__Task to carry out__: Return the exact lines spanning from the line with "Recreate this object" through the last line of the entries, boundaries included, and no others.

>> Begin Material provided

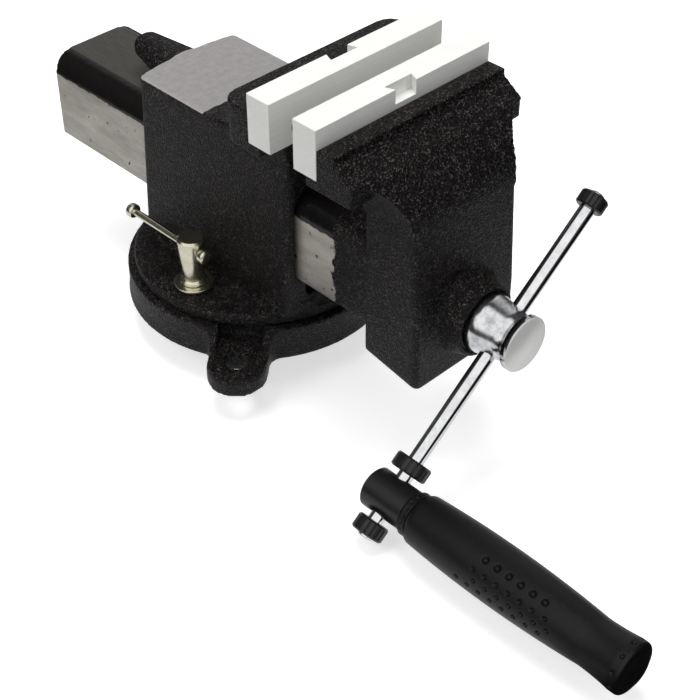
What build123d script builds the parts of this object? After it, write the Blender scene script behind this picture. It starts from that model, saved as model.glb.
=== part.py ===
from build123d import *
from math import cos, radians, sin, tan
import os

os.makedirs("parts", exist_ok=True)

# Clubmaker's bench vise, in millimetres.
# The origin is where the swivel axis meets the bench. +Z is up, +Y points
# from the handle to the rear of the slide, and +X is to the right.

# Fits and gaps
running_fit = 0.08
slide_gap = 0.2
seat_gap = 0.3
thread_fit = 0.05

# Base casting
base_radius = 80.0
base_draft = 4.0
base_height = 21.0
base_edge = 1.0
recess_wall = 4.0
recess_depth = 13.0
lug_count = 2
lug_angle = -139.9
lug_reach = 14.4
lug_radius = 17.2
lug_edge = 2.5
lug_thickness = 11.2
lug_blend = 10.0
lug_side_wall = 4.2
lug_boss_width = 5.5
lug_boss_height = 1.0
bolt_hole_radius = 6.8

# Swivel flange and its spigot
swivel_gap = 0.3
flange_radius = 75.0
flange_thickness = 7.7
flange_edge = 1.5
spigot_radius = 20.0
spigot_length = 11.0

# Swivel lock
lock_body_gap = 3.3
lock_angle = 6.5
lock_bolt_radius = 5.0
lock_head_size = 15.0
lock_head_height = 6.2
lock_slot_floor = 8.5
lock_washer_radius = 11.7
lock_washer_thickness = 2.2
lock_nut_waist_radius = 6.6
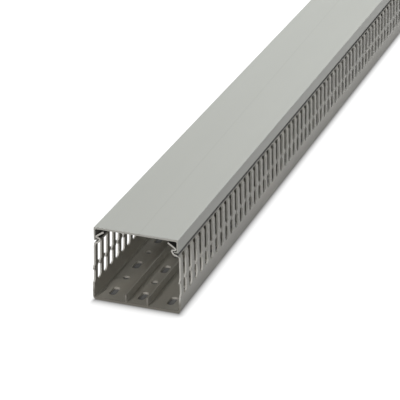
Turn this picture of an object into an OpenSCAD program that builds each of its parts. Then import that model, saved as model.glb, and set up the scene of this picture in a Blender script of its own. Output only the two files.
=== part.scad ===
// Slotted wire duct: a U-shaped plastic base with slotted side walls and a
// clip-on cover. X is across, Y along the length and Z up, in millimetres.
// The origin is at the middle of the underside, with the front end at -Y.

/* [Duct] */
// Width over the side walls
duct_w = 75; // [60:1:120]
// Height of the closed duct
duct_h = 64.5; // [52:0.5:110]
// Length of the stock
duct_l = 1000; // [250:12.5:1250]
// Thickness of the side walls and of the clip rails
wall_t = 1.4; // [1:0.1:1.8]
// Thickness of the floor
floor_t = 2; // [1.4:0.1:3]
// Outer radius of the two lower edges
corner_r = 3; // [2.5:0.5:5]
// Lean of each side wall towards the middle, at the shoulder
wall_lean = 0.7; // [0:0.1:1.2]

/* [Wall slots] */
// Distance from one slot to the next
slot_pitch = 12.5; // [10:0.5:25]
// Width of a slot
slot_w = 7.5; // [5:0.1:9]
// Middle of the first slot, measured from the front end
slot_first = -1.4; // [-3:0.1:2]
// Height of the slot bottom above the underside
slot_z = 14.3; // [10:0.1:18]
// Reach of each breaking nib into its slot
nib_reach = 2.2; // [1:0.1:2.4]
// Height of the middle of the two nibs of a slot
nib_z = 28.8; // [27:0.1:33]

/* [Floor] */
// Distance from the centre line to each lengthwise fin
fin_x = 9.2; // [6:0.1:12]
// Height of the fins above the floor
fin_h = 6.8; // [2:0.1:8]
// Thickness of the fins
fin_t = 1.4; // [1:0.1:2]
// Diameter of the round holes and width of the oblong ones
hole_d = 6; // [4:0.1:8]
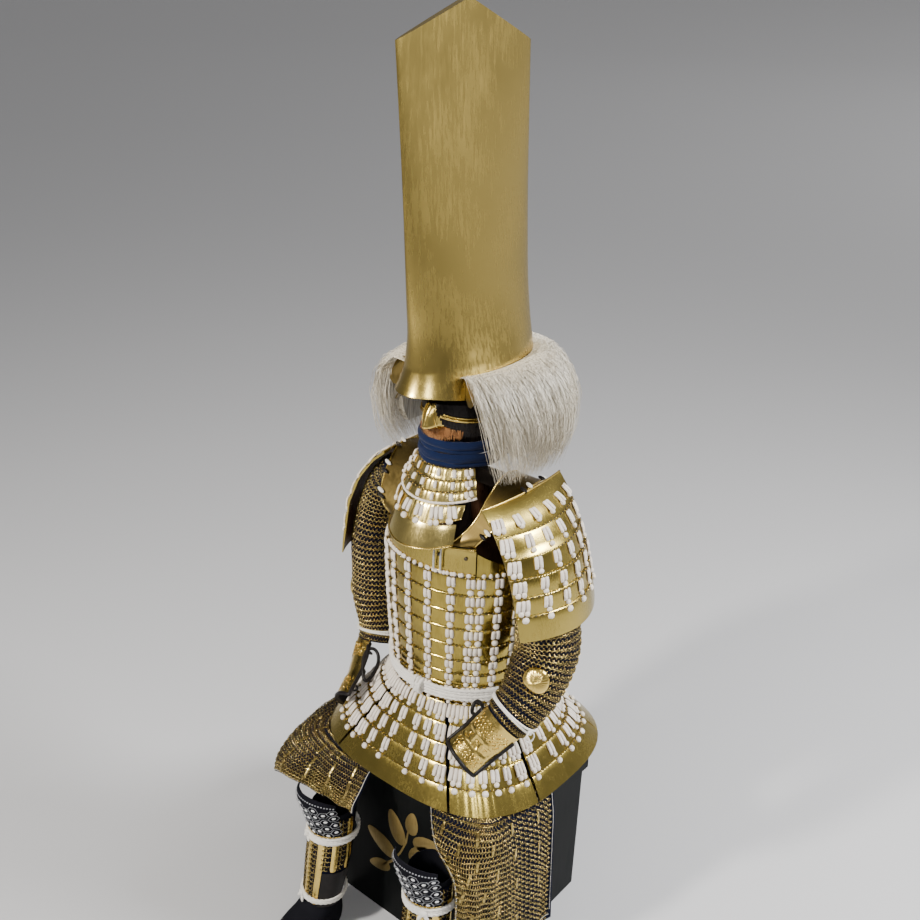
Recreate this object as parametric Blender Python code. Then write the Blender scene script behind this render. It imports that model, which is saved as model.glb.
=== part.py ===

>> End Material provided

__Task solution__:
Recreate this object as parametric Blender Python code. Then write the Blender scene script behind this render. It imports that model, which is saved as model.glb.
=== part.py ===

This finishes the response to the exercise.